Booking Accommodation Too Far from the Action
A cheap hotel 45 minutes from the club district defeats the purpose. Late-night transport costs, the logistics of moving a group at 3am, and the energy lost in transit all matter more than they seem at booking time. Pay to stay central. For Ibiza: San Antonio or Ibiza Town. For Bangkok: Sukhumvit or Silom. For Vegas: the Strip itself, not Henderson or off-Strip budget properties.
Mismatched Group Expectations
One person who wants to be in bed by midnight will compromise the whole trip for everyone. Be direct about expectations before anyone books. A mismatched group in Ibiza is still in Ibiza — but nobody actually has a good time.

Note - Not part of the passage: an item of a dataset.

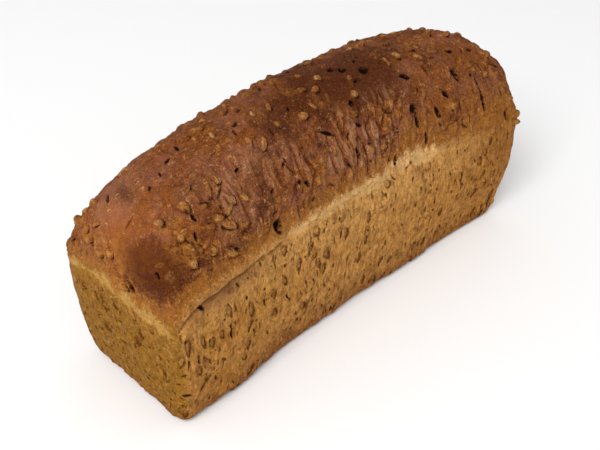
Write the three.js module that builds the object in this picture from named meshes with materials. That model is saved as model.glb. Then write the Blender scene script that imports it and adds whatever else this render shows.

Which Destination Fits Your Group?
| Destination | Best For | Peak Season | Budget Per Person (1 Week) | Nightlife Style | Skip If… |
|---|---|---|---|---|---|
| Ibiza, Spain | Electronic music fans | July–August | €1,200–1,800 | Superclubs, world-class DJs | You want affordable drinks |
| Bangkok, Thailand | Budget travelers who want variety | November–February | €700–1,100 | Mixed — backpacker strip to upscale rooftops | You want beach + club together |
| Las Vegas, USA | Groups who want pool parties + shows | March–May, Sept–Oct | $1,000–1,600 | High-production, resort-based | You’re on a tight budget |
| Cancún, Mexico | All-inclusive groups | January–February, December | $900–1,400 | Beach clubs, open-air venues | You dislike tourist-heavy crowds |
| Rio de Janeiro, Brazil | Once-in-a-lifetime Carnival experience | Carnival week (Feb/Mar) | $1,100–1,800 | Street parties, samba schools, blocos | You can’t book 6 months ahead |
For serious music fans: Ibiza in September — closing parties, lower prices, better crowd. Best budget option: Bangkok in November, based in Sukhumvit, with one night on Khao San Road built in for contrast. Best for a mixed group where not everyone is purely there to party: Las Vegas, because the non-nightlife options — shows, food, pools, gambling — are genuinely good enough to keep the whole group happy.